İşin kritik yanı, kimse bu süreçte Pattinson'u rahatsız etmemiş. Otomobil yıkama şirketinin müdürü dışında kimse onun kim olduğunu bilmiyormuş, kimse de sormamış. Tam bir aydınlanma yaşamış orada. Connie olarak – giysiler, saç ve makyajla – Pattinson o kadar tanınmaz hale gelmiş ki filmin sonlarına doğru bir sahneyi çekerlerken yerel halk onun aktör olarak bile görmemiş. Mahallede bir ünlü olduğunu biliyorlarmış ama o ünlünün Bradley Cooper olduğunu sanıyorlarmış.
"Dolu bir asansörün içindeydim bir defasında, insanlar bana 'Hey, sen Bradley Cooper'ın koruması mısın?' diye sordular, çok şaşırtıcıydı," diyor Pattinson.
'Good Time'ın en eğlenceli yönlerinden biri de Robert ile karakteri Connie'nin gerçekte ne kadar farklı olduğunu hatırlamak. Pattinson, Güneybatı Londralı, Barnes'taki güzel bir devlet okulu olan Harrodian'a gitmiş. Klasik otomobil satıcısı bir babanın ve model menajeri bir annenin oğlu olarak, orta sınıf ve konforlu bir ortamda büyüyen, aktörlüğe geçmeden önce bir müzik kariyeri olan (Grubunun adı: Kötü Kızlar) sanatçı bir kişilik. Gerçek hayatta hiç Connie Nikas gibi karakterlerle karşılaşmamış, bu yüzden karakterleri hayal etmek durumunda kalmış; onun deyimiyle 'fantezi figürleri' yaratmış. Bu yüzden de onlardan pek etkilenmemiş.
"Büyürken Al Pacino'yu seyrediyorsun ve onun gibi olmak istiyorsun," diyor ve gülüyor. "Şimdiden salak gibi konuşuyorum, kendimi Pacino ile karşılaştırıyorum!"

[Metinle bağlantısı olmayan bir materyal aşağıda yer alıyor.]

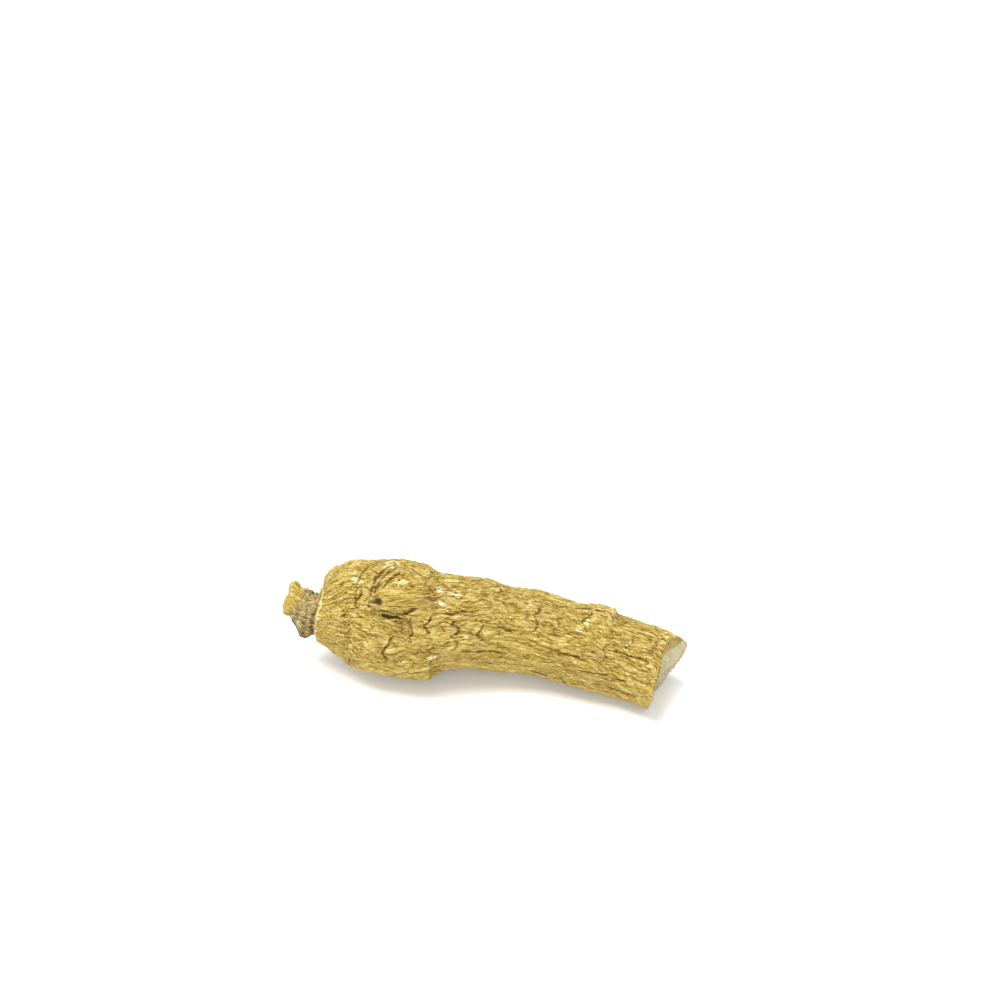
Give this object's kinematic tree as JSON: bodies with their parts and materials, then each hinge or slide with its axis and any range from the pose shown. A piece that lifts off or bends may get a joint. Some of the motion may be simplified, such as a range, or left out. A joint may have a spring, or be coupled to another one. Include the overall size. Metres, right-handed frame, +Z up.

Ama haklı olduğu bir yan var; Pattinson'un Connie'si Pacino'nun 'Dog Day Afternoon'daki Sonny'si ya da Robert De Niro'nun 'Mean Streets'teki Johnny Boy'u gibi – bu karakterler Pattinson gibilerin aktör olmaya heves etmesinin temel sebepleri. Tüm orta sınıf ergenleri gibi o da Connie'nin özgünlüğünü istiyordu zamanında.
"Herkes 'Ben de zor zamanlar geçirdim' falan demek ister. Hatta okuldaki bazı çocuklar sert herifler gibi görünmeye o kadar takmışlardı ki kafayı, sonuçta sert oldular. İnsanları soyuyorlardı. 'İnsanları niye soyuyorsunuz yahu? Wimbledon'da yaşıyorsunuz zaten!' demek geliyordu insanın içinde. Ama ilerlemeyi görebiliyordunuz," diyor. "İhtiyaçtan değil istekten doğan bir değişim. Büyüleyici."
Pattinson ise sadece yalan söylüyordu.
"Bana göre gerçek olmanın en iyi yolu taklit etmekti! Küçükken sürekli yalan söylerdim. Londra aksanıyla konuşmama rağmen insanlara Yorkshire'da bir çiftlikte büyüdüğümü söylerdim. Ancak bu kadar cesur olabiliyordum."
Kendi suç hayatı ise ünlü ABD'li sunucu Howard Stern'e söylediğine göre 11 yaşında porno dergiler çalmakla sınırlı kalmış. Elbette yakalanmış ve ne kadar rezil olduğu hafızasına kazınmış: Emekli maaşını çekmeye gelmiş bir sürü yaşlı kadının önünde dükkân sahibi çantasını açmış ve bir sürü porno dergi çıkarmış arka arkaya.
"Ne kadar ağladığımı falan hatırlıyorum. Ümitsiz durumdaydım!" diyor. "Annem duyduğunda da arkadaşlarımdan birine yıktım suçu: 'Dan yaptı!' dedim. Köşeye kıstırılınca ve kaçacak yeriniz kalmadığında çok korkuyorsunuz. İnsanlar bazen acil bir durumda nasıl davranacağınızı sorar ya, ben biliyorum cevabımı. Ben bir korkağım! Çok belli bu!"
Her ne kadar korkak dese de, kendisini geri planda tutan, arkadaş canlısı yüzünün arkasında ciddi bir güç var. Herkes kolay kolay ürkek bir çocuk olduğunu kabullenemez, ya da sürekli yalan söylediğini – çünkü özgüveni olmayan insanlar kusurlarını bu kadar rahatça söyleyemez. Örneğin Connie rolünü bu kadar çekici bulmasının sebeplerinden biri, bu karakterin bu kadar utanmaz ve korkusuz olması. "Ben bunun tam tersiyim. Utanç insanı felce uğratan bir his. Ne olduğunu tam olarak bilmiyorum, başka hiçbir hisse benzemiyor. Ben de bu yüzden doğrudan kendi kişiliğimin öğeleriyle savaşmaya çalışıyorum."
Josh Safdie, Pattinson'un tutkulu yanını en baştan fark etmiş. "Onda heyecanlı bir yan var," diyor. "Manik bir dünyayı fethetme arzusu. Bunu görmek beni mutlu etmişti."